== RECORDED INFORMATION ==
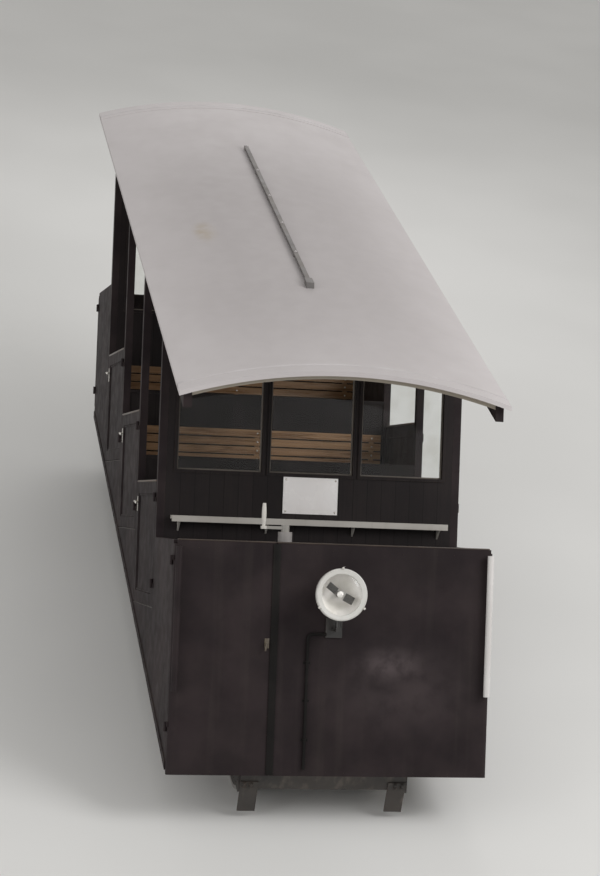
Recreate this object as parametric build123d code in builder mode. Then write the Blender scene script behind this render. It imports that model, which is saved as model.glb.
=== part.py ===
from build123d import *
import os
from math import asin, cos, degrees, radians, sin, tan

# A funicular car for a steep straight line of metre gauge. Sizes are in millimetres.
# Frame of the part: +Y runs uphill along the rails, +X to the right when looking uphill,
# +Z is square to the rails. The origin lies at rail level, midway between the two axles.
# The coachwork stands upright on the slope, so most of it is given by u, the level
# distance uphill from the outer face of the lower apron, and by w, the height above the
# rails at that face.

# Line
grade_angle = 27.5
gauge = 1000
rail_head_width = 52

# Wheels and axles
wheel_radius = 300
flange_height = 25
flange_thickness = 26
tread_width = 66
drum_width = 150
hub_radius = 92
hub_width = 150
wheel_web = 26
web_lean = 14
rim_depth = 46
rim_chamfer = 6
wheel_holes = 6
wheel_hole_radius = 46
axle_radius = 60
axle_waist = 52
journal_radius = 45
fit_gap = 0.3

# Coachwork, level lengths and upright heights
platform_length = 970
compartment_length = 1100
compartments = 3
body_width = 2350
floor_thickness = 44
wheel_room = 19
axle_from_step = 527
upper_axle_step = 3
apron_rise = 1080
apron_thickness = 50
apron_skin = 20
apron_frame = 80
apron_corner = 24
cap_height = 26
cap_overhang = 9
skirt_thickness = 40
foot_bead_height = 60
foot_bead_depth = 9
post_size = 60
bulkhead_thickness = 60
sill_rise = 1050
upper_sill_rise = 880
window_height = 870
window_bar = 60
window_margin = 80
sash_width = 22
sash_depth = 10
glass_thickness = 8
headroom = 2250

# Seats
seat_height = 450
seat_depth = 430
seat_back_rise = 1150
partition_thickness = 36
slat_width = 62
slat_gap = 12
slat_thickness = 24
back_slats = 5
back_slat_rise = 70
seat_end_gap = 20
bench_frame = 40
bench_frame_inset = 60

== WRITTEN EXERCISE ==
Exactly how many lines in the data above contain the word "that"? Respond with the number and nothing more.

== ANSWER TO THE EXERCISE ==
2